I think it will always happen. 

So I think it’s important to remember that I’m in control of how I respond to this feeling.  If I let myself be consumed by the sights that are holding my attention through that window, I’ll become rooted to the spot.  I’ll never find a way in and I’ll just make myself feel worse and worse.  But if I choose to change my perspective, to leave that spot and turn away from those tantalizing sights, I might someday find my way “into the party.”  Or…better yet….I might find something even better to be a part of.

Remember, though, that the grass is never greener on the other side. 

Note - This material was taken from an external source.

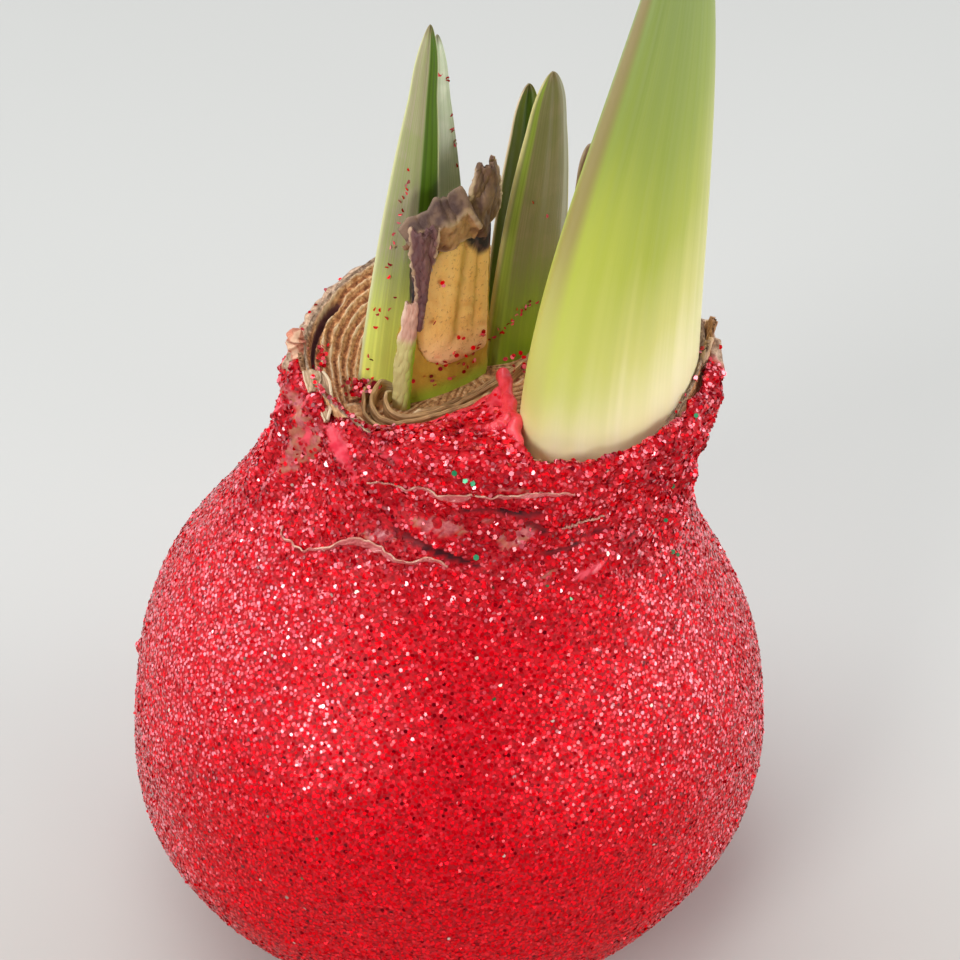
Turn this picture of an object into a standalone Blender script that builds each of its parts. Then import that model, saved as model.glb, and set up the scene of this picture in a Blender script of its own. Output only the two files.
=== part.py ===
"""A wax-dipped amaryllis bulb with its leaf shoots and its flower bud.

The bulb stands on a small flat spot under its wax coat. The frame's origin is the middle of that spot, with
+Z up, +X to the right of the front view and -Y towards the front. Sizes below are in millimetres and angles in
degrees; lengths become metres where vertices are placed.
"""
import bmesh
import bpy
import numpy as np

MM = 0.001

# Wax coat and bulb
AROUND = 60
COAT_THICKNESS = 1.5
SEAT_GAP = 0.5
FLAT_SPOT_RADIUS = 23.5
# Outline of the coat as (radius, height), from the inner edge of the lip down to the flat spot
COAT_OUTLINE = [
    (28.4, 101.6), (29.1, 102.5), (30.8, 102.2), (32.0, 100.4), (32.2, 97.0), (31.9, 92.0), (33.1, 86.0),
    (36.2, 78.0), (41.3, 68.0), (46.7, 58.0), (50.3, 48.0), (52.0, 38.0), (52.4, 28.0), (48.7, 18.0),
    (42.2, 10.0), (34.1, 4.0), (28.1, 1.0), (FLAT_SPOT_RADIUS, 0.0),
]
ROWS_PER_SPAN = 2
# The insets of the outline start past the tight curve of its lip, so that they do not fold back, and keep
# every second row, because nothing sees them
COAT_INNER_START = 3
BULB_START = 5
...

The second point is this:  You aren’t alone.  I know there are people reading this who can identify with my story.  I know there are people out there who are victims not only of the ignorance and prejudice of the people around them but who are also victims of their own coping strategies, the things they do to make it through life.  Things like disengaging from the world around you because you’re too afraid that the world around you won’t accept you.  It gets better.  It really does.  And the experiences you had or are having, experiences like mine, will give you something.  They’ll give you lessons to help you be a better person.  They’ll give you motivation to become a better person.  And they may stimulate your imagination and creativity to help you help others to stimulate their imaginations while telling them that there is absolutely nothing wrong with who they are.